キャットフードの話
我が家には猫がいる。黒い雌猫である。御年16歳のBBA猫である。
2020年の7月くらいから、急に食が細くなった。いままで、キャットフードを与えれば皿が空くまで食べ続けるような食い意地の張った猫だったのだが、カリカリを残しがちになり、歳だから仕方がないか……と思うようになった。
そのころはまだ残したカリカリをあとから食べていたため、特に気にしていなかったのだが、だんだん残したカリカリも食べなくなってきた。かつお節を追加してどうにか食べてくれたが、それもほんのいっときで、結局カリカリをちゃんと平らげることは減ってしまった。
そうやって食欲が衰えると同時に、同じ場所にじっといて動かなくなった。寝ているときも起きているときも同じ場所でじっとしている。明らかに健康じゃない感じだ。
そうやってずっと同じところにいるので、キャットフードの入った器を持ってこないと食べなくなってしまった。このまま老衰及び夏バテで死んでしまうのだろうかと思った。なんとか食べさせるべく、カリカリにお湯をかけて与えてみたが、無反応である。

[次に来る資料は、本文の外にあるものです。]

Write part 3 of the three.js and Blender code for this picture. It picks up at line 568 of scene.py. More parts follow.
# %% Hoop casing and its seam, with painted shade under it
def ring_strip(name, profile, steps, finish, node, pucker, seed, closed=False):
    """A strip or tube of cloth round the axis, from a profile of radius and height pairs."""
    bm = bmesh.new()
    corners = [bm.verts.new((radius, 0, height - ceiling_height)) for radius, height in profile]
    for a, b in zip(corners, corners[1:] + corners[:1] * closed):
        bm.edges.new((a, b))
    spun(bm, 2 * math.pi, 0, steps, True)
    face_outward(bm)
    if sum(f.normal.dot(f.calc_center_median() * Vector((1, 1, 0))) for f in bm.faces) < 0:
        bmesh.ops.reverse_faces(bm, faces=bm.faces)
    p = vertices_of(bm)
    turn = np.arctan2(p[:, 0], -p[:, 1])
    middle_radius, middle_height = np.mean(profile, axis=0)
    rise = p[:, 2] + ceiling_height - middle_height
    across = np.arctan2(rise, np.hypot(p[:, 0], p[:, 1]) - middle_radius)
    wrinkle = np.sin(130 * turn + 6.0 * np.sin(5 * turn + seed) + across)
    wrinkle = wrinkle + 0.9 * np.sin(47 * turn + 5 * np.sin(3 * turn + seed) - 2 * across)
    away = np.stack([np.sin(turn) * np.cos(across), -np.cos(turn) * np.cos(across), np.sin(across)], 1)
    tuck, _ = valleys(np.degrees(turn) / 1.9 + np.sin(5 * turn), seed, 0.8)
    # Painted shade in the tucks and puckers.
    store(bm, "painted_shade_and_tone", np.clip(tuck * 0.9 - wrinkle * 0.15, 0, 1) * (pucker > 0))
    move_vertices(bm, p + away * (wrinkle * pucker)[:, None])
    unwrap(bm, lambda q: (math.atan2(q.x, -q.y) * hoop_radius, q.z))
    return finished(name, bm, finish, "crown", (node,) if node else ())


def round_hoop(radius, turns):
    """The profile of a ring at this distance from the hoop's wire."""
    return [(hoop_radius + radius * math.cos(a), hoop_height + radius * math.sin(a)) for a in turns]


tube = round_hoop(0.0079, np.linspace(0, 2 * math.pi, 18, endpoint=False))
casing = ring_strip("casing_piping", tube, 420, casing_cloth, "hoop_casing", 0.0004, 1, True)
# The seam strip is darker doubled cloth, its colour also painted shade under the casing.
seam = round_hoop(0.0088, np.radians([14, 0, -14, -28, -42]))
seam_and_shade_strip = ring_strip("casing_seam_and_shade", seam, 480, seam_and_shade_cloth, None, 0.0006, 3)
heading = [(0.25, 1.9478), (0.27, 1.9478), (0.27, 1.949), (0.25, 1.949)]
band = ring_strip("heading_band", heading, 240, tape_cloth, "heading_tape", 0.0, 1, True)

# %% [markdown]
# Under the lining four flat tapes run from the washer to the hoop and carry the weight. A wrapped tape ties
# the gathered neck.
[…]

もしかして硬くて食べづらいのかもしれない。うちの猫はなんせBBAなので、歯が抜けたりしている。そう思って市販の猫缶を与えたところ夢中で食べた。おいしいものは食べるのである。その市販の猫缶は、匂いが完全に醤油をかけて食べたい匂いだった。
しかしうちの猫は子猫のころ死にかけを拾ってきて元気にした病弱猫なので、獣医さんから処方食キャットフードを買ってきて食べさせなければならない。だから食いつきのいい市販のキャットフードばかり食べさせるわけにもいかないのだ。さてどうしようか。

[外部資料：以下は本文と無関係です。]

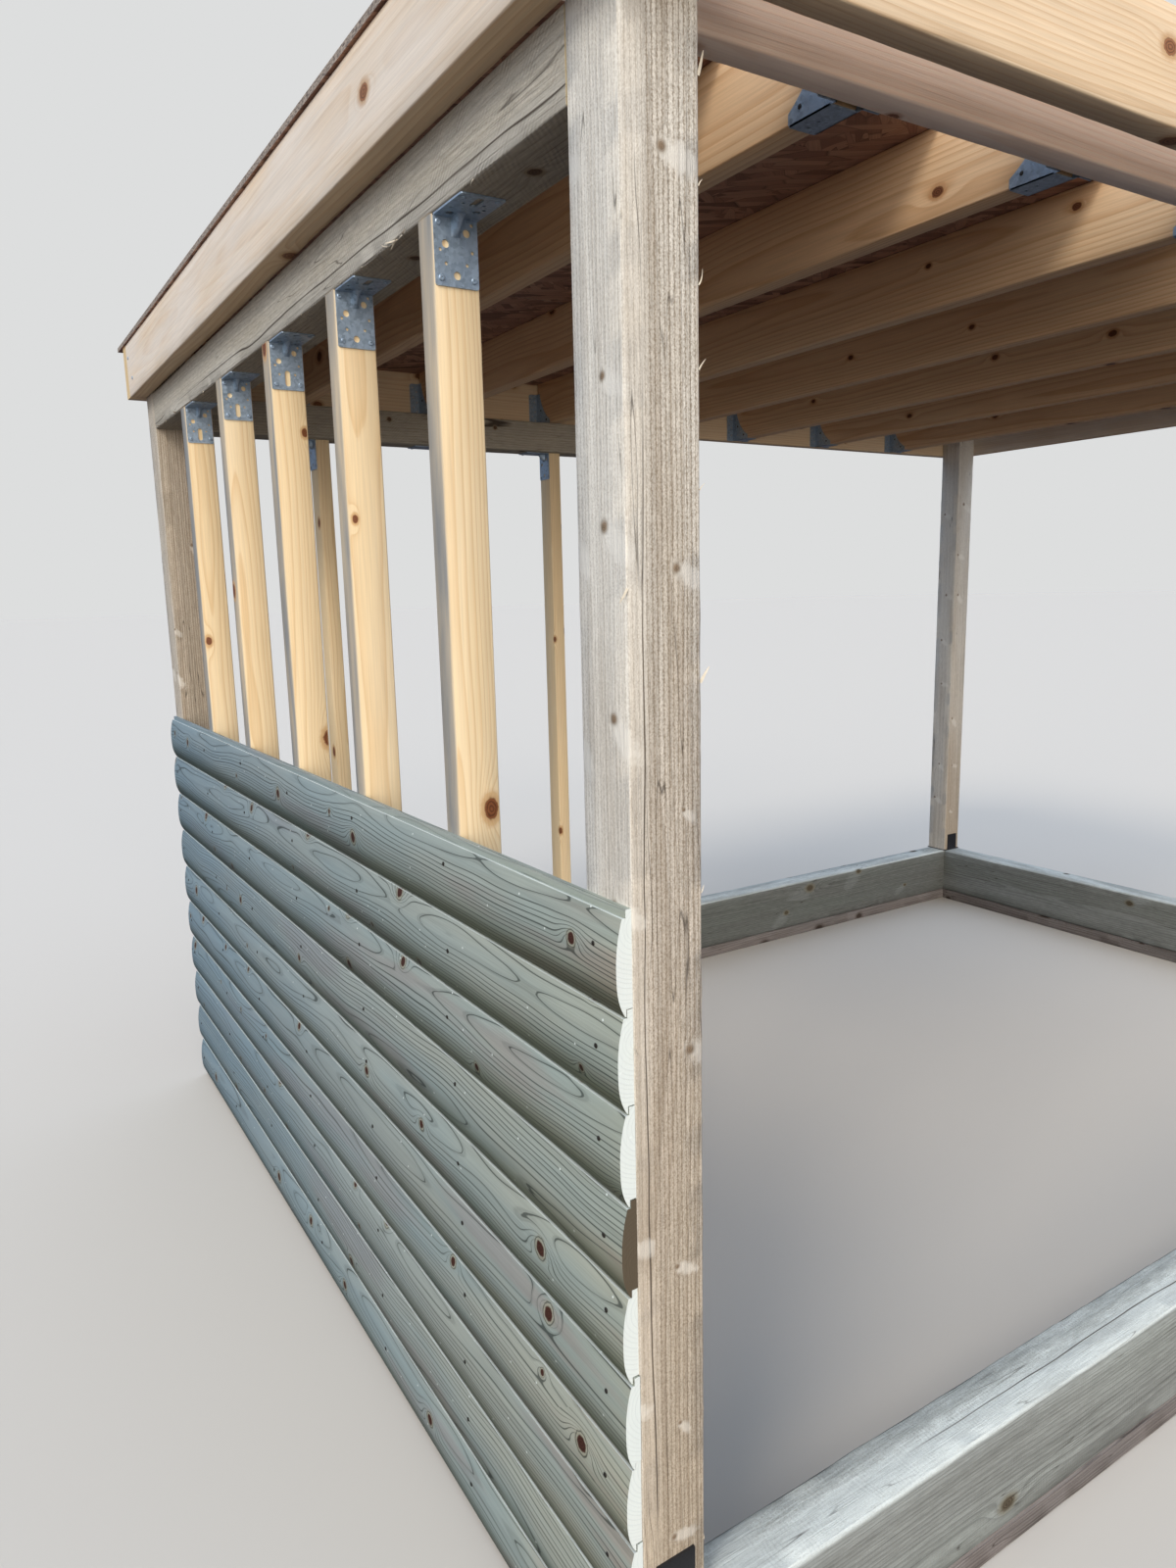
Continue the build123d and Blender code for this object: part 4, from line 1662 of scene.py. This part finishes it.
@dataclass
class AngleBrackets:
    """The ribbed angle brackets at the stud heads.

    Holes are given across the leg and out from the bend.
    """

    leg: float = 0.090
    width: float = 0.065
    sheet: float = 0.0025
    corner: float = 0.003
    bolt: float = 0.0055
    bolts: tuple[Pair, Pair] = ((0.016, 0.036), (-0.016, 0.019))
    end_hole: float = 0.075
    slot_length: float = 0.030
    slot_middle: float = 0.068
    rib_width: float = 0.013
    rib_reach: float = 0.024
    rib_rise: float = 0.004
    rib_steps: tuple[int, int] = (8, 12)
    nail_radius: float = 0.0025
    stud_nails: tuple[Pair, ...] = (
        (-0.024, 0.080), (0.025, 0.079), (-0.026, 0.010), (0.024, 0.008),
        (-0.024, 0.044), (0.024, 0.043), (-0.016, 0.061), (0.0155, 0.060),
    )
    beam_nails: tuple[Pair, ...] = (
        (-0.024, 0.077), (0.024, 0.082), (-0.015, 0.059), (0.014, 0.062),
        (0.021, 0.047), (-0.023, 0.039), (0.018, 0.007),
    )
    round_count: int = 2

    def plate(self, nails: Sequence[Pair], with_slot: bool, far_side: int) -> Plate:
        """Describe one leg, from the bend outward.

        Args:
            nails: The small holes.
            with_slot: Whether the hole at the leg's end is a slot.
            far_side: Side of the bolt hole that is farther from the bend.

        Returns:
            The leg.
        """
        half = self.width / 2
        rims = [rounded_rim((-half, 0.0), (half, self.leg), (0, 0, self.corner, self.corner))]
        holes = [(far_side * x, y, self.bolt) for x, y in self.bolts]
        holes += [(x, y, self.nail_radius) for x, y in nails]
        if with_slot:
            low = self.slot_middle - self.slot_length / 2
            ends = ((-self.bolt, low), (self.bolt, low + self.slot_length))
            rims.append(rounded_rim(*ends, (self.bolt - 1e-4,) * 4))
        else:
            holes.append((0.0, self.end_hole, self.bolt))
        return Plate(rims, holes, self.sheet)

    def rib(self) -> Mesh:
        """Make the pressed rib across the bend, as a smooth ridge.

        Returns:
            The rib.
        """
        across, along = self.rib_steps
        points, faces = [], []
        for row in range(along + 1):
            share = row / along
            if share < 0.5:
                base = Vector((-self.sheet, -self.rib_reach * (1 - 2 * share) - self.sheet))
            else:
                base = Vector((-self.rib_reach * (2 * share - 1) - self.sheet, -self.sheet))
            start = Vector((-self.sheet, -self.sheet - self.rib_reach))
            end = Vector((-self.sheet - self.rib_reach, -self.sheet))
            ridge = start.lerp(end, share) - Vector((1, 1)) * self.rib_rise * 2.4 * share * (1 - share)
            for column in range(across + 1):
                side = 2 * column / across - 1
                lift = (1 - side * side) ** 0.7
                spot = base.lerp(ridge, lift)
                points.append((side * self.rib_width / 2, spot.x, spot.y))
        for row in range(along):
            for column in range(across):
                a = row * (across + 1) + column
                b = a + across + 1
                faces.append((a, b, b + 1, a + 1))
        return new_mesh("rib", points, (), faces)

    def build(self, tree: Tree, fasteners: Fasteners, finishes: Finishes) -> None:
        """Build the brackets of both walls.

        Args:
            tree: The plate tree.
            fasteners: Takes the screws.
            finishes: The materials.
        """
        finish = finishes.slots["galvanised_steel"]
        down = turned(((1, 0, 0), (0, 0, -1), (0, 1, 0)), (0.0, -self.sheet, 0.0))
        under = turned(((1, 0, 0), (0, -1, 0), (0, 0, -1)))
        rib = self.rib()
        legs = {}
        for with_slot in (False, True):
            stud_leg = self.plate(self.stud_nails, with_slot, -1).mesh(tree, finish)
            beam_leg = self.plate(self.beam_nails, not with_slot, 1).mesh(tree, finish)
            legs[with_slot] = [(stud_leg, down), (beam_leg, under), (rib, Matrix.Identity(4))]
        low, high = node_box("left_studs")
        middle = (low.x + high.x) / 2
        fronts = row_places(low.y, high.y, LEFT_STUDS, PLANK)
        left = [Matrix.Translation((middle, front, high.z)) for front in fronts]
        low, high = node_box("back_studs")
        middle = (low.y + high.y) / 2
        turn = Matrix.Rotation(math.radians(-90), 4, "Z")
        sides = row_places(low.x, high.x, BACK_STUDS, PLANK)
        back = [Matrix.Translation((near, middle, high.z)) @ turn for near in sides]
        for side, places in (("left", left), ("back", back)):
            parts = []
            for index, place in enumerate(places):
                with_slot = side == "left" and index >= self.round_count
                parts += [(mesh, place @ local) for mesh, local in legs[with_slot]]
                for x, y in self.stud_nails[:3]:
                    spot = place @ Vector((x, -self.sheet, -y))
                    fasteners.add("screw", spot, place.to_3x3() @ Vector((0, -1, 0)))
                for x, y in self.beam_nails[:2]:
                    spot = place @ Vector((x, -y, -self.sheet))
                    fasteners.add("screw", spot, place.to_3x3() @ Vector((0, 0, -1)))
            name = f"{side}_bracket_row"
            piece = bpy.data.objects.new(name, joined(name, parts))
            settle(piece, "galvanised_steel", [f"{side}_stud_brackets"], finishes)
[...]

獣医さんに相談すると、パウチタイプのキャットフードの処方食があるという。それなら柔らかくて食べられるのではあるまいかと、わらにもすがる気持ちでそれを買ってきた。
……パウチのキャットフードを与えた時の、すごい食いつきたるや。
猫はめちゃめちゃ喜んでパウチのキャットフードを食べた。というかチャンクイングレイビータイプのグレイビー部分をペチャペチャ舐めた。結局乾いて固くなると残すので、残したキャットフードに食いつきのいい市販の小粒のカリカリを混ぜてやって食べさせている。
そうやって、元気にご飯を食べ始めたら、ずいぶんと猫は元気になった。走り回ったり、台所の様子を伺ったりと、若いころのような健康さを取り戻したのである。
結局痩せたままではあるのだが、健康なことに間違いはない。なんと春が巡ってくるぐらい元気になったのだ(うちの猫は病弱猫だったので、獣医さんの判断で不妊手術ではなくカプセルを埋めた。その効力が切れてあおーあおー言うようになった)。
獣医さんにも、「長生きさせなきゃね」と言われた。きょうも猫は元気で昼寝している。猫の食欲がなくなったらそれは単にキャットフードが硬いだけかもしれない。フードを変えるだけで元気になる場合もある。
ちなみに食欲がないときのために鶏肉でダシを取って冷凍しておいたのだが、結局パウチに変えたら食べるようになったので、そのダシは人間のカレーに投入された。